Clean shipping allies
Other Pacific islands are expected to show up to back the plan at next month’s IMO environmental committee meeting (a regular gathering that does not typically attract delegates from all 171 member states).
Many face the same dilemma as the Marshall Islands, counting on ship registration for revenue but grimly aware of the existential threat of climate change.
Poor countries hit hard by intensifying weather extremes are also likely to be supportive, along with Europeans keen to show leadership.
The proposal “could have a lot of impact,” says Tristan Smith, shipping expert at UCL. The Marshall Islands “are such an important voice at the IMO, because they are such a significant flag registry”.
If a majority of countries vote against the measure, the matter will be off the table for another few years. If the vote is in favour, it will go to a committee to thrash out the details.
But there would need to be consensus among member states to make a real difference, Smith tells RTCC. “One of the headaches is whether enough time and diplomatic discussions have gone on behind the scenes for countries to be able to come out strongly in support next month.”
And the plans are bound to face resistance from the shipping industry.
Lobby group the International Chamber of Shipping (ICS) is still formulating its response to the Marshallese proposal, spokesperson Simon Bennett tells RTCC.
In general, he says: “We don’t believe absolute emissions reduction targets are appropriate for the shipping industry, simply because shipping is the servant of world trade.
“Demand for shipping is inextricably linked to the growth of the economy and the growth of the world population.”
The IMO has imposed some emissions regulations. Design efficiency standards for new ships were introduced in 2013, while all operators must publish energy management plans.
One of the main agenda items at the next environmental committee meeting is a system to compile energy data from ships.
Shippers should be embracing innovation to achieve emissions cuts of 15% by 2020 and 85% by 2050 from a 2010 baseline, they argued.
Emissions from international shipping fell 10% between 2007 and 2012, IMO delegates heard at the last environmental committee meeting in October 2014.
That was largely due to the financial crisis and ships running at less than full speed to save on fuel costs, explained UCL’s Smith, who co-authored the study.
With the economy picking up and oil prices low, there is no guarantee the trend will continue.
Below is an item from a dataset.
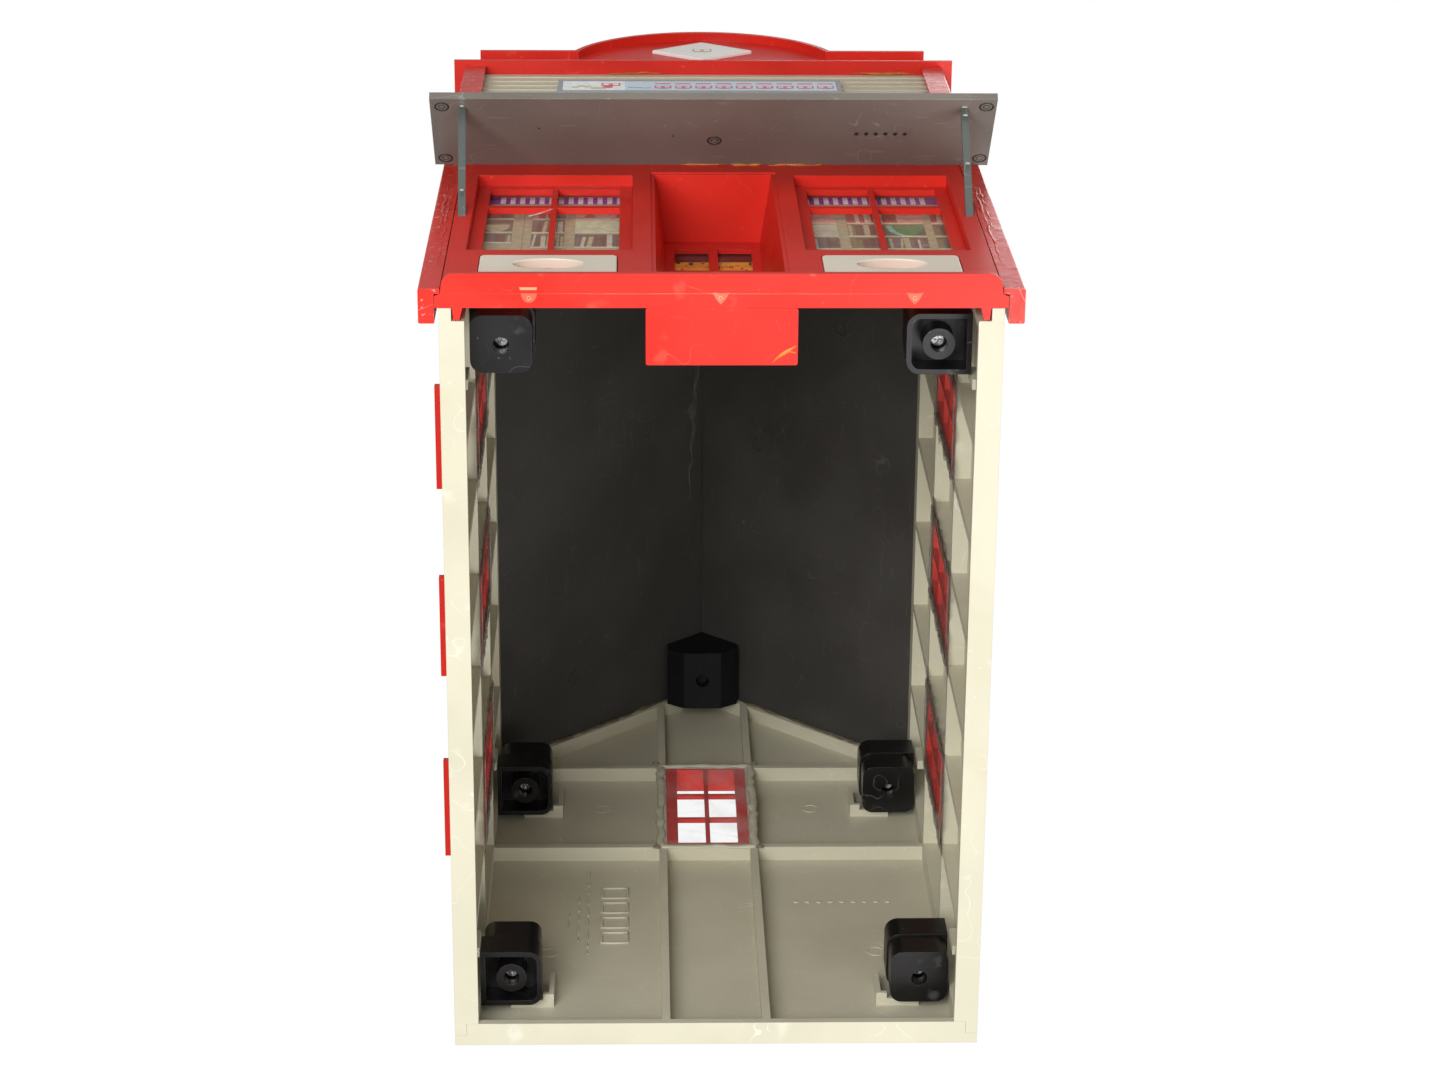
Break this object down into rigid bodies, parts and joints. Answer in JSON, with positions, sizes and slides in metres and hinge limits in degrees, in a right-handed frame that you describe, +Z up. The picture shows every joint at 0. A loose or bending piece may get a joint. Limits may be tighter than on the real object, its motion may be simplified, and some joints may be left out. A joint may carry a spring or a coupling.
{
  "type": "model shop building",
  "caption": "Plastic model of a false-front shop with an open underside: ribbed walls, gabled roof, shop windows, recessed entry, strutted canopy and screwed corner clamps.",
  "frame": {"origin": "middle of the overall footprint, on the ground plane that the bottom rim stands on", "axes": "+Z up from the bottom rim to the arched pediment, -Y towards the shop front, +X to the right as seen from the street"},
  "size_m": [0.235, 0.364, 0.444],
  "materials": {
    "beige_plastic": "satin injection-moulded, slightly yellowed",
    "red_plastic": "semi-gloss, scuffed",
    "roof_plastic": "satin dark grey",
    "canopy_plastic": "satin grey",
    "black_plastic": "semi-gloss black",
    "cream_plastic": "satin cream",
    "clear_plastic": "clear sheet",
    "printed_card": "printed card",
    "sign_grey_plastic": "satin",
    "white_plastic": "satin white",
    "steel": "zinc-plated screws"
  },
  "bodies": {
    "root": {"back_left_clamp_covers": "black_plastic", "back_left_clamp_cups": "black_plastic", "back_right_clamp_covers": "black_plastic", "back_right_clamp_cups": "black_plastic", "back_wall": "beige_plastic", "back_window_frame": "red_plastic", "back_window_glazing": "clear_plastic", "canopy": "canopy_plastic", "clamp_screws": "steel", "cornice": "red_plastic", "door_glazing": "clear_plastic", "door_print_card": "printed_card", "entry_door": "red_plastic", "entry_floor_plate": "red_plastic", "entry_vestibule": "red_plastic", "front_left_clamp_covers": "black_plastic", "front_left_clamp_cups": "black_plastic", "front_right_clamp_covers": "black_plastic", "front_right_clamp_cups": "black_plastic", "left_canopy_strut": "canopy_plastic", "left_corner_trim": "red_plastic", "left_display_card": "printed_card", "left_kick_panel": "cream_plastic", "left_roof_panel": "roof_plastic", "left_shop_glazing": "clear_plastic", "left_shop_window_sash": "red_plastic", "left_side_wall": "beige_plastic", "left_upper_window_frame": "red_plastic", "left_window_frame_1": "red_plastic", "left_window_frame_2": "red_plastic", "left_window_frame_3": "red_plastic", "left_window_glazing": "clear_plastic", "pediment": "red_plastic", "pediment_diamond": "white_plastic", "plinth_bar": "red_plastic", "ridge_block": "black_plastic", "ridge_cap": "roof_plastic", "right_canopy_strut": "canopy_plastic", "right_corner_trim": "red_plastic", "right_display_card": "printed_card", "right_kick_panel": "cream_plastic", "right_roof_panel": "roof_plastic", "right_shop_glazing": "clear_plastic", "right_shop_window_sash": "red_plastic", "right_side_wall": "beige_plastic", "right_upper_window_frame": "red_plastic", "right_window_frame_1": "red_plastic", "right_window_frame_2": "red_plastic", "right_window_frame_3": "red_plastic", "right_window_glazing": "clear_plastic", "shopfront_frame": "red_plastic", "sign_board": "sign_grey_plastic", "sign_face": "printed_card", "upper_front_wall": "beige_plastic", "upper_window_glazing": "clear_plastic"}
  },
  "joints": []
}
Under business as usual conditions, Smith projects emissions will rise 50-250% by 2050.
A separate study by Transport & Environment and Seas At Risk earlier this month suggested ship designs had actually got less efficient in the past two decades.
Those built in 2013 were on average 10% less efficient than those built in 1990, it found. By contrast, car efficiency improved 20% over the period.
John Maggs, policy advisor at Seas At Risk and president of the Clean Shipping Coalition, said: “Now we know that we cannot rely on rising fuel prices, other market forces or the good intentions of industry to solve shipping’s climate problem.
“Instead we need a clear and ambitious target for reducing ship greenhouse gas emissions and legally binding measures to get us there.”
ICS disputed the conclusion, accusing the campaign groups of using data selectively and failing to take into account operational measures.
Smith says “there are some methodological issues” with the research, but “fundamentally, they have used such a large dataset that the general trend they are depicting does not surprise”.
The results are consistent with anecdotal evidence, he adds, that during the boom times shipyards took a “stack them high, sell them cheap” approach. Efficiency was not a priority.
Technologies are available for ships to cut their emissions, from Flettner rotors to sky sails, but with future fuel prices uncertain, companies are reluctant to invest.
“This is not an engineering problem,” says Smith. “There just needs to be the political leadership to give a clear signal it is going to pay back… The solutions are out there.”